[DIRECTIONS]: Up to and including the line containing "const HINGE_Z = 290.7;", please reproduce the lines of the listing below, starting from the top.

--- Start of PROVIDED MATERIAL ---

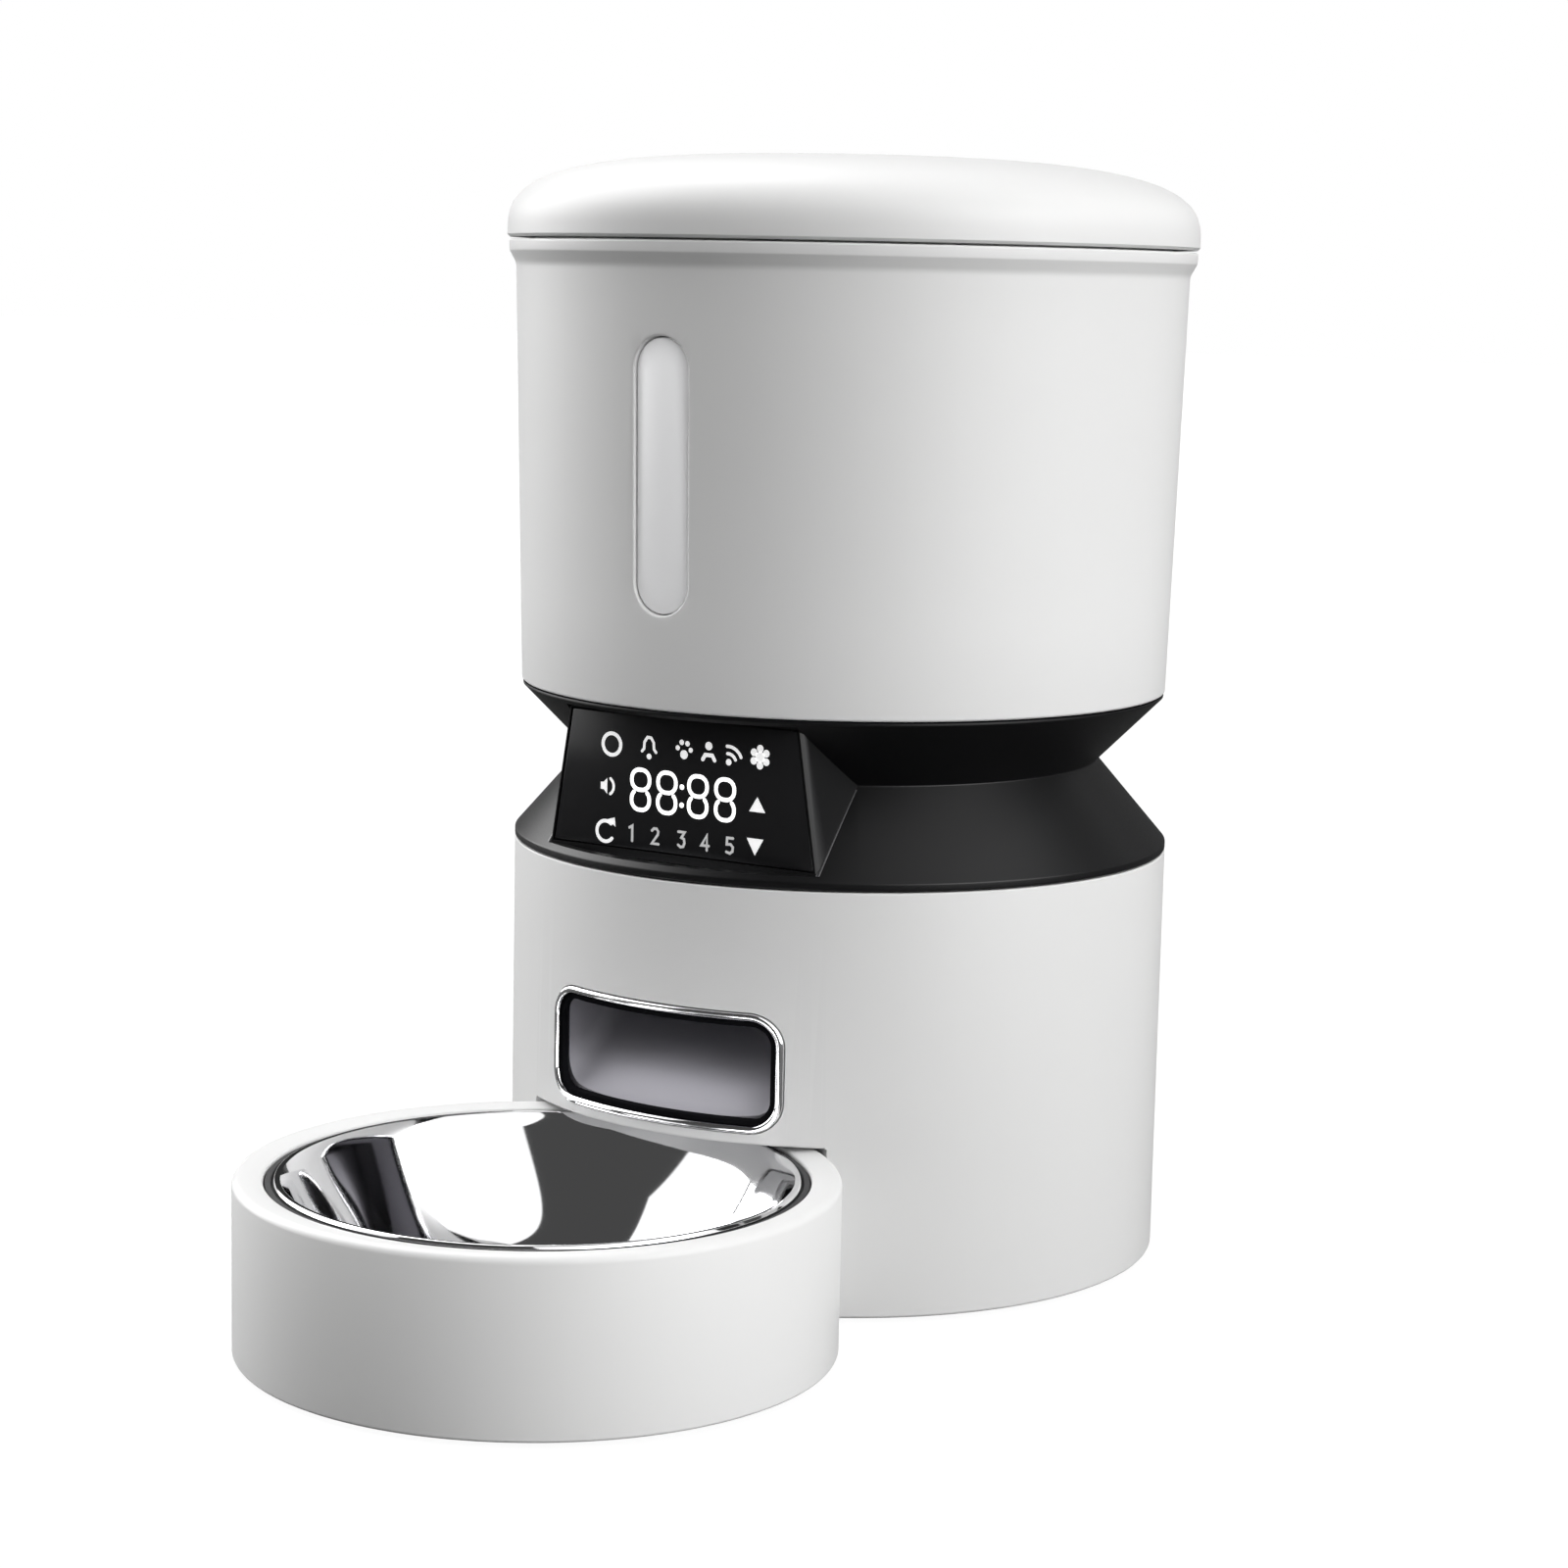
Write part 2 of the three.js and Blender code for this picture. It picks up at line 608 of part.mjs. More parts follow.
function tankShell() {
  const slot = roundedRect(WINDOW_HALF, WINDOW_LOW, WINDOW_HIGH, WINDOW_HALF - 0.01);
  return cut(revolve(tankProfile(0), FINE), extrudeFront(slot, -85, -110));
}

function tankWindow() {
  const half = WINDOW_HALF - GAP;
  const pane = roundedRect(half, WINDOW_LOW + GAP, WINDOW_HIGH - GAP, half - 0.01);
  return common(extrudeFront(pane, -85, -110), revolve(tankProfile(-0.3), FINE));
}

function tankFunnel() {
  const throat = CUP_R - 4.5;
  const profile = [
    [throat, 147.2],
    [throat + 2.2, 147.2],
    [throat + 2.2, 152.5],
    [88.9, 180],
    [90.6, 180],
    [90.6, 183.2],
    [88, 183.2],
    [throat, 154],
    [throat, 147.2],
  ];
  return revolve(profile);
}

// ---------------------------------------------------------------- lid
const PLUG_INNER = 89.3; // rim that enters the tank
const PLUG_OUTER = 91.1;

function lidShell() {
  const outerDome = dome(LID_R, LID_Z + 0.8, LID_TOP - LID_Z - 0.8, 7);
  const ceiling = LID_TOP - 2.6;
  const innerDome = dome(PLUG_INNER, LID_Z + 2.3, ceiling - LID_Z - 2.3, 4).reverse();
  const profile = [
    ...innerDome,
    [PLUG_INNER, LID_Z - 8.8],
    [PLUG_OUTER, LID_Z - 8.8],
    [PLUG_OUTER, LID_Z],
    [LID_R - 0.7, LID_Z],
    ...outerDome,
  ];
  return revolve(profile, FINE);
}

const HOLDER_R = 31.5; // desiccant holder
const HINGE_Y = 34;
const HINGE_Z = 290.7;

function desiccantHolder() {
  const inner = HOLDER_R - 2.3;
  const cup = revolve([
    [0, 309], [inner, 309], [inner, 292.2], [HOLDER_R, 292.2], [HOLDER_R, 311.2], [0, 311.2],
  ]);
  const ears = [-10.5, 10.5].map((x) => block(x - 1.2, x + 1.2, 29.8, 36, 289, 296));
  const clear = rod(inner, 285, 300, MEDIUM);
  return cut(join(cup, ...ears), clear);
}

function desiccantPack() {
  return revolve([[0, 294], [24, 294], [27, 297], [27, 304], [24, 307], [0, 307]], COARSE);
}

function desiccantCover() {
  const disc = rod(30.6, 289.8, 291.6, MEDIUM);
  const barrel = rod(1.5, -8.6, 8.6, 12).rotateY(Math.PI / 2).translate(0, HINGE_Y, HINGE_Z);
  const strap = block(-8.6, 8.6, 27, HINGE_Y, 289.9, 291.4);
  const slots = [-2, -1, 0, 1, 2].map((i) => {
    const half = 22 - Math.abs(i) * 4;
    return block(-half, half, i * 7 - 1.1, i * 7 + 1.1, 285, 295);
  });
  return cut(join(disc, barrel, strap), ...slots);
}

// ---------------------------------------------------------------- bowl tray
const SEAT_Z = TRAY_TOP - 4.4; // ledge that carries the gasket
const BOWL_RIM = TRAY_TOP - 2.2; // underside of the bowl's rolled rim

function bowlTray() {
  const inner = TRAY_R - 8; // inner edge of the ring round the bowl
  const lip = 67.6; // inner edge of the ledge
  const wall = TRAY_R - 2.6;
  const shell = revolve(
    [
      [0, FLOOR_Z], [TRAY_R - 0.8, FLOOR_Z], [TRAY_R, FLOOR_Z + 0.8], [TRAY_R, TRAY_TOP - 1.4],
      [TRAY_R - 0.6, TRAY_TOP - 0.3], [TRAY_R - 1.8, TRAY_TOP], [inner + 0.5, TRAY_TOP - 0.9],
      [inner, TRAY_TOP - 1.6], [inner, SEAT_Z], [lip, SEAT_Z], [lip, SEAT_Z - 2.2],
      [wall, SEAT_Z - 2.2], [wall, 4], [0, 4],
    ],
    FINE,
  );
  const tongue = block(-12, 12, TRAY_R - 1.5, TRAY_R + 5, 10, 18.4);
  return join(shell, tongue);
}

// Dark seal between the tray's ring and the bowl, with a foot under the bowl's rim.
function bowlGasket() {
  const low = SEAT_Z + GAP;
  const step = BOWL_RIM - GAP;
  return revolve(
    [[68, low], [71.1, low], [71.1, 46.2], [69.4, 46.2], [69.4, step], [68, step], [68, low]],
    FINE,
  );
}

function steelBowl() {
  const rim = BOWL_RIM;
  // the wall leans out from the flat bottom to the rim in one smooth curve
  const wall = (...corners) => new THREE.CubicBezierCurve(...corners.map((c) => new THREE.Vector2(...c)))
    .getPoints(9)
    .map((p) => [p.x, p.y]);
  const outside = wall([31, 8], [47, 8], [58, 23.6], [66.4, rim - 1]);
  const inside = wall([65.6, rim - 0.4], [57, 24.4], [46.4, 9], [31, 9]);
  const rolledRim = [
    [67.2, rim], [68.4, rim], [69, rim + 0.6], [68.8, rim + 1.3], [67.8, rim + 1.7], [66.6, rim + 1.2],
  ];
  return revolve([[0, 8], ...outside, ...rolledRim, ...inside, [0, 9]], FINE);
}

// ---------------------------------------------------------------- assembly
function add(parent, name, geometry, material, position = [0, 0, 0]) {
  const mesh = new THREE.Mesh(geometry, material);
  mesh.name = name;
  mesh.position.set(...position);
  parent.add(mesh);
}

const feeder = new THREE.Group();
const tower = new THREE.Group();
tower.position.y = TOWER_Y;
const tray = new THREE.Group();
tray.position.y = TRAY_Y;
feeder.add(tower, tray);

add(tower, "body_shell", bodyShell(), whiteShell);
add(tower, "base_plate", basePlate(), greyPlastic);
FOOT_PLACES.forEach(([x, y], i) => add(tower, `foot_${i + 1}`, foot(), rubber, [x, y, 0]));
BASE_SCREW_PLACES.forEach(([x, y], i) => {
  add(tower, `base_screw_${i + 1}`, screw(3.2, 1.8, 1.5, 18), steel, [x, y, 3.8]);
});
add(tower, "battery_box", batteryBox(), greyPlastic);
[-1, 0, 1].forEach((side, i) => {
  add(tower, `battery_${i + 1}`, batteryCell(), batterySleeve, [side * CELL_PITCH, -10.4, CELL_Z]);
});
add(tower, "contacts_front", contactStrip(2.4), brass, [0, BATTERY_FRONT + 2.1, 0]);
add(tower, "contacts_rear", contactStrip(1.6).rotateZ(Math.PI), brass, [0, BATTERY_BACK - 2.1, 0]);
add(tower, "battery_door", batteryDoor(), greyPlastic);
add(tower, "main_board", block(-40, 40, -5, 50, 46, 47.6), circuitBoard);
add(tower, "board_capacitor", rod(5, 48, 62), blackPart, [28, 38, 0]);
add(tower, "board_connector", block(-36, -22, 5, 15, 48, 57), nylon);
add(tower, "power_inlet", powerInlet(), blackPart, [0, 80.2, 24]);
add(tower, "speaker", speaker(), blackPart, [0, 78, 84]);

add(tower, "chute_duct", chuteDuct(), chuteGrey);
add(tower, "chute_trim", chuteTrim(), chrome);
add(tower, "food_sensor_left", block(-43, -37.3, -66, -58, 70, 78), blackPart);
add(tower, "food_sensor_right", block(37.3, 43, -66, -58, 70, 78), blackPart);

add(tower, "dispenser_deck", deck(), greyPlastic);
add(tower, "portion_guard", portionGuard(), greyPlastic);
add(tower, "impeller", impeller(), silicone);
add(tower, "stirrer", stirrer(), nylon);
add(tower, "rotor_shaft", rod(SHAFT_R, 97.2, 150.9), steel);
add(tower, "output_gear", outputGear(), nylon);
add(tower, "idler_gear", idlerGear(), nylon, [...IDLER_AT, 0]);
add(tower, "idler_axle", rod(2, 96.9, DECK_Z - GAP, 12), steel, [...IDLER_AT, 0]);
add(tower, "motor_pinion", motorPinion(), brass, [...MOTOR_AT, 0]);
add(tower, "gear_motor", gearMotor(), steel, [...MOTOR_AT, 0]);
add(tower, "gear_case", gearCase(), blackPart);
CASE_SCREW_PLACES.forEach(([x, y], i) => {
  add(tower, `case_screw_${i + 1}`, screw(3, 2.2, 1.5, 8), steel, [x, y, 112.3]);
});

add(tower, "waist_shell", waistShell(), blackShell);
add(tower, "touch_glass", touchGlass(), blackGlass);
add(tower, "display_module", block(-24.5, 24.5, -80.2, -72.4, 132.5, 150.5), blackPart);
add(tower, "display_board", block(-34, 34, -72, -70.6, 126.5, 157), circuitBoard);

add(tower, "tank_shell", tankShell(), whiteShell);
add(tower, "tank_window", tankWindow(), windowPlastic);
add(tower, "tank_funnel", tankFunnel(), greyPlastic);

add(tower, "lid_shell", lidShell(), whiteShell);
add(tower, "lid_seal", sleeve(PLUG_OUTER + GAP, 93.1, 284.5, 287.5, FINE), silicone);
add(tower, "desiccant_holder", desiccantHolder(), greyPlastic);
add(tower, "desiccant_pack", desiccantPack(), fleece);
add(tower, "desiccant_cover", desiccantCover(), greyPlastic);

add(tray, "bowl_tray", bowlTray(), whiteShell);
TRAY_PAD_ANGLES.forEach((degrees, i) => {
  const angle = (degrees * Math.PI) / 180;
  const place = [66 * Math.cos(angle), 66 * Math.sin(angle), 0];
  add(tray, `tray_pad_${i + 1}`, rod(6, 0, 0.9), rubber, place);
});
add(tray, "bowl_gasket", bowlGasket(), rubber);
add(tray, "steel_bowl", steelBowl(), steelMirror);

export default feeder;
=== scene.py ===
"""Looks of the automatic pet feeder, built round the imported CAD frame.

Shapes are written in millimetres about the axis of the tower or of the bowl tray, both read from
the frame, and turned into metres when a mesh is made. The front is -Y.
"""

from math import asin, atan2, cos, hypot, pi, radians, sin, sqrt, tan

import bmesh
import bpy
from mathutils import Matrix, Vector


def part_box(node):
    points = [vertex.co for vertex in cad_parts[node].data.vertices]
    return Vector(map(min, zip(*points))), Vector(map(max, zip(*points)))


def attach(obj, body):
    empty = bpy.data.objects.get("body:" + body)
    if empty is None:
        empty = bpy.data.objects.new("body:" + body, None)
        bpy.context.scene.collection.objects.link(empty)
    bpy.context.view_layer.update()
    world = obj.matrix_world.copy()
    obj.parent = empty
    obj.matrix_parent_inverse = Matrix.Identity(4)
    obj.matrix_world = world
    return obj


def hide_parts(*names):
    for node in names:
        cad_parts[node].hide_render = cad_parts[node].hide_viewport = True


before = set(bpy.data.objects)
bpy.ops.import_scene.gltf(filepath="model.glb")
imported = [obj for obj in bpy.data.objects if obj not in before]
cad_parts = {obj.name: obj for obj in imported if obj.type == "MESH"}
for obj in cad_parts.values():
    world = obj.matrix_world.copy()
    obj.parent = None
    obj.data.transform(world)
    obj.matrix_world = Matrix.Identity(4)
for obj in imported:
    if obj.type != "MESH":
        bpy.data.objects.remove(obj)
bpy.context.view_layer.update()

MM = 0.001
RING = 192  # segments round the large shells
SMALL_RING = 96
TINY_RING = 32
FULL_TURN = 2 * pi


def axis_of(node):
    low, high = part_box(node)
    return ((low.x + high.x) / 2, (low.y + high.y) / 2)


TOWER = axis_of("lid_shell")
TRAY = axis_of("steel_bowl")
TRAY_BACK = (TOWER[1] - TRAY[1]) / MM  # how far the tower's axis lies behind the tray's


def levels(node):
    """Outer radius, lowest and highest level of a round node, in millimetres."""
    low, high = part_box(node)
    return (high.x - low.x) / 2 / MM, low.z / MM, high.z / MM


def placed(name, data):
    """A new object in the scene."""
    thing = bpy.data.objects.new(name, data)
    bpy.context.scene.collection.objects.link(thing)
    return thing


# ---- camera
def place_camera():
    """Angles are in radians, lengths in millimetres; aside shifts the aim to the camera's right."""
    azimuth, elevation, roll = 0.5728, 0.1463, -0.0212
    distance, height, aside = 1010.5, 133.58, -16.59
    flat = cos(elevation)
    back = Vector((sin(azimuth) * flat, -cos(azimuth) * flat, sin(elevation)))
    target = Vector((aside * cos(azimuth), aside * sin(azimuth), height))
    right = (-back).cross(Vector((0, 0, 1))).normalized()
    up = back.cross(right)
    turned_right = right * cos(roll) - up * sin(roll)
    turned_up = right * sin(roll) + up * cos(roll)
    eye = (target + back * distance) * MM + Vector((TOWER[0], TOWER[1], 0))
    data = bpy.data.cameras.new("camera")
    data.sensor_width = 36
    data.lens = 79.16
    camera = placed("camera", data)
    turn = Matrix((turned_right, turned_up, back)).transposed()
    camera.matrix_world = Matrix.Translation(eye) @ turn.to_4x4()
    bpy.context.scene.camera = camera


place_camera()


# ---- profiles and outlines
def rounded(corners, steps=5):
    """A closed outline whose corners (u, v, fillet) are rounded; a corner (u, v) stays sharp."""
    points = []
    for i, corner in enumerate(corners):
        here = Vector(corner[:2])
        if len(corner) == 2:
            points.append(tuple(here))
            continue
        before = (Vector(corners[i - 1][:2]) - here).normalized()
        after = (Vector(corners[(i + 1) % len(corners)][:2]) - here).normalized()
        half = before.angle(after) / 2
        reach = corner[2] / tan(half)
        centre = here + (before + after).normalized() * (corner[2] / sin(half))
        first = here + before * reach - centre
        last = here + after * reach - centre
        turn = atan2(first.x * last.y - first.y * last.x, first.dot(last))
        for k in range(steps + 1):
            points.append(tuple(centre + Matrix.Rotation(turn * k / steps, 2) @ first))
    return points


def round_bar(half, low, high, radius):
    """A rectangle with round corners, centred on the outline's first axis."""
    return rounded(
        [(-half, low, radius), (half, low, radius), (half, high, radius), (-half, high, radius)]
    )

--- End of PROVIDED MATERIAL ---

[SOLUTION TO THE PROBLEM]:
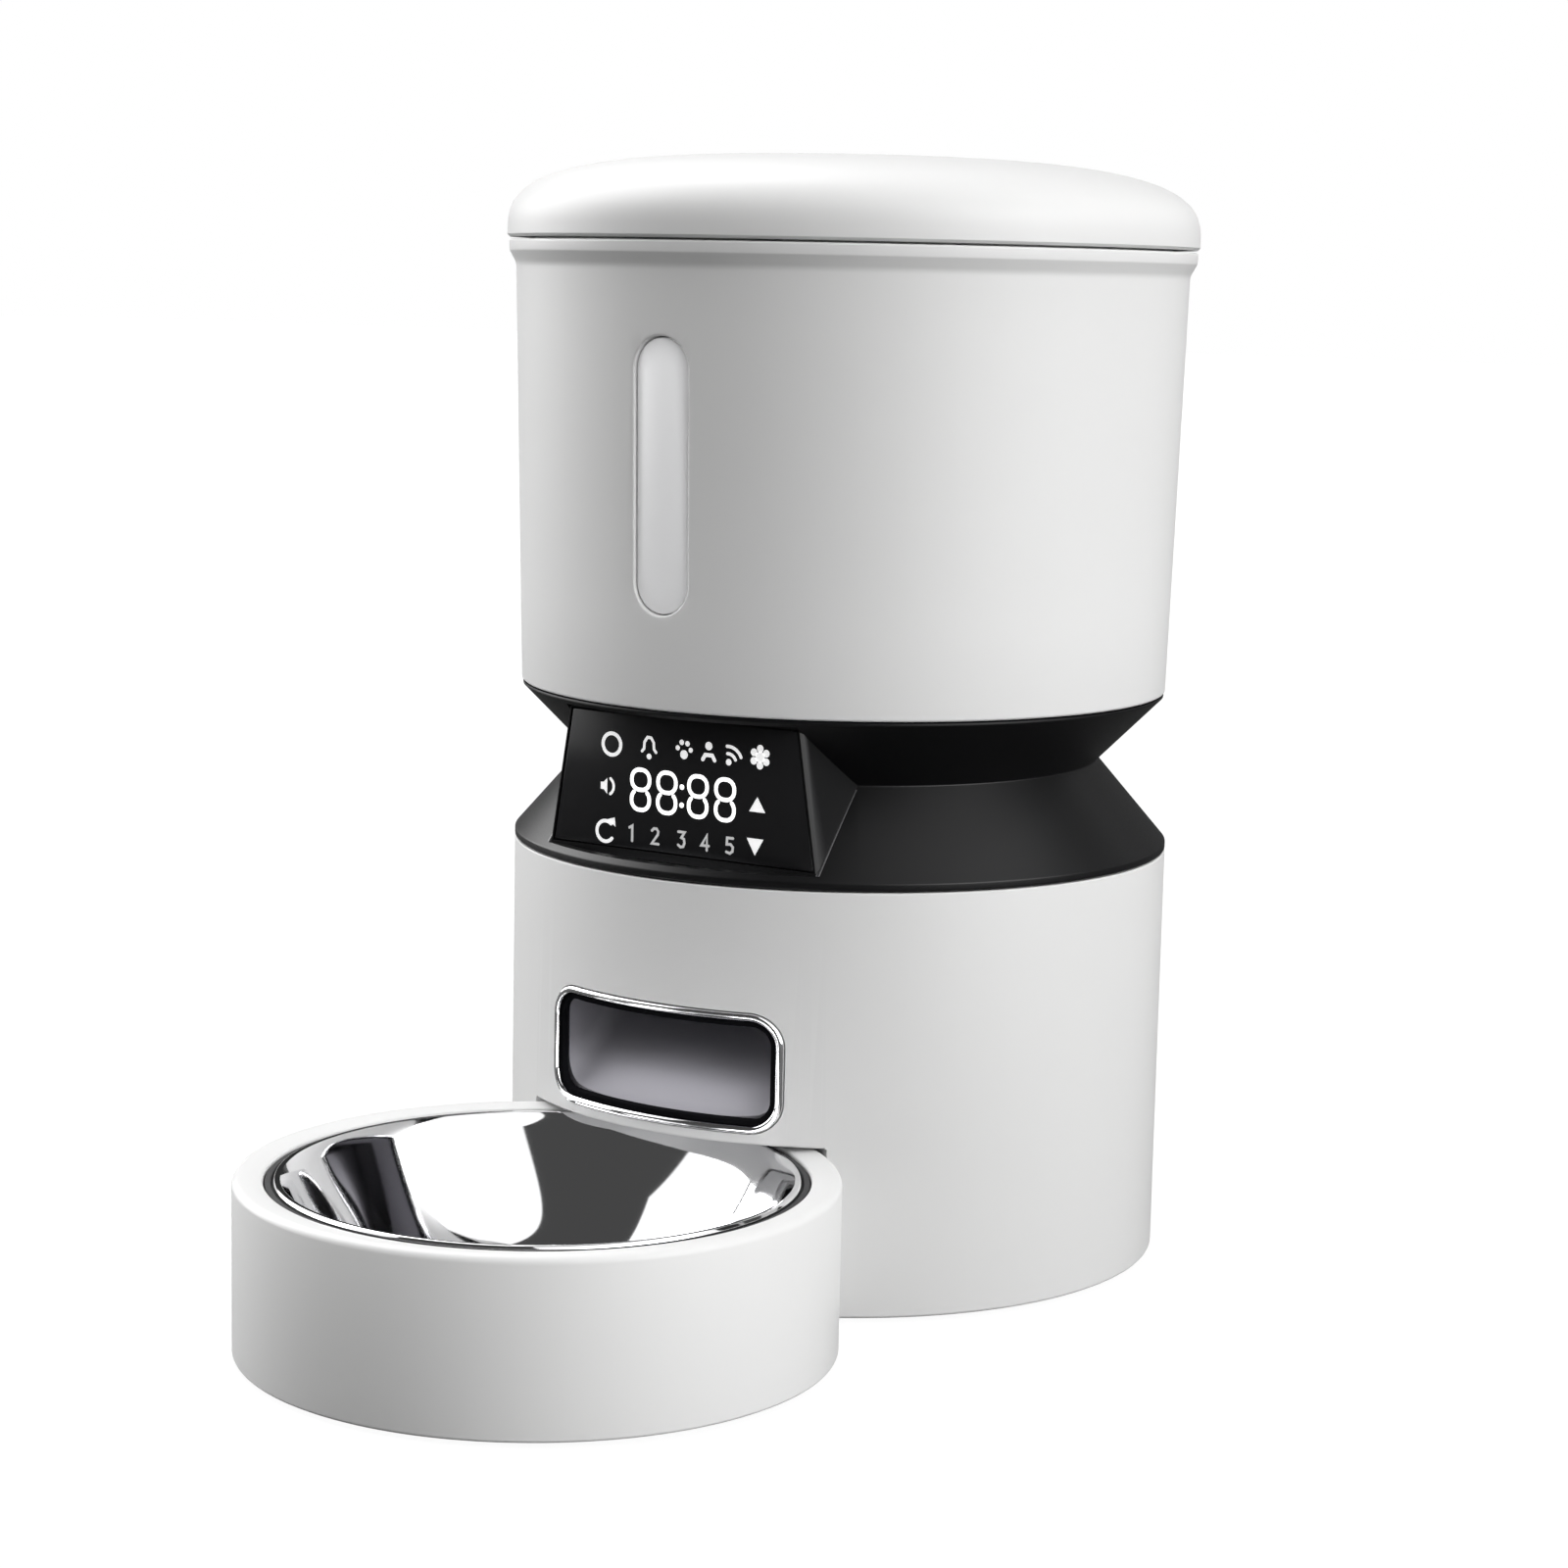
Write part 2 of the three.js and Blender code for this picture. It picks up at line 608 of part.mjs. More parts follow.
function tankShell() {
  const slot = roundedRect(WINDOW_HALF, WINDOW_LOW, WINDOW_HIGH, WINDOW_HALF - 0.01);
  return cut(revolve(tankProfile(0), FINE), extrudeFront(slot, -85, -110));
}

function tankWindow() {
  const half = WINDOW_HALF - GAP;
  const pane = roundedRect(half, WINDOW_LOW + GAP, WINDOW_HIGH - GAP, half - 0.01);
  return common(extrudeFront(pane, -85, -110), revolve(tankProfile(-0.3), FINE));
}

function tankFunnel() {
  const throat = CUP_R - 4.5;
  const profile = [
    [throat, 147.2],
    [throat + 2.2, 147.2],
    [throat + 2.2, 152.5],
    [88.9, 180],
    [90.6, 180],
    [90.6, 183.2],
    [88, 183.2],
    [throat, 154],
    [throat, 147.2],
  ];
  return revolve(profile);
}

// ---------------------------------------------------------------- lid
const PLUG_INNER = 89.3; // rim that enters the tank
const PLUG_OUTER = 91.1;

function lidShell() {
  const outerDome = dome(LID_R, LID_Z + 0.8, LID_TOP - LID_Z - 0.8, 7);
  const ceiling = LID_TOP - 2.6;
  const innerDome = dome(PLUG_INNER, LID_Z + 2.3, ceiling - LID_Z - 2.3, 4).reverse();
  const profile = [
    ...innerDome,
    [PLUG_INNER, LID_Z - 8.8],
    [PLUG_OUTER, LID_Z - 8.8],
    [PLUG_OUTER, LID_Z],
    [LID_R - 0.7, LID_Z],
    ...outerDome,
  ];
  return revolve(profile, FINE);
}

const HOLDER_R = 31.5; // desiccant holder
const HINGE_Y = 34;
const HINGE_Z = 290.7;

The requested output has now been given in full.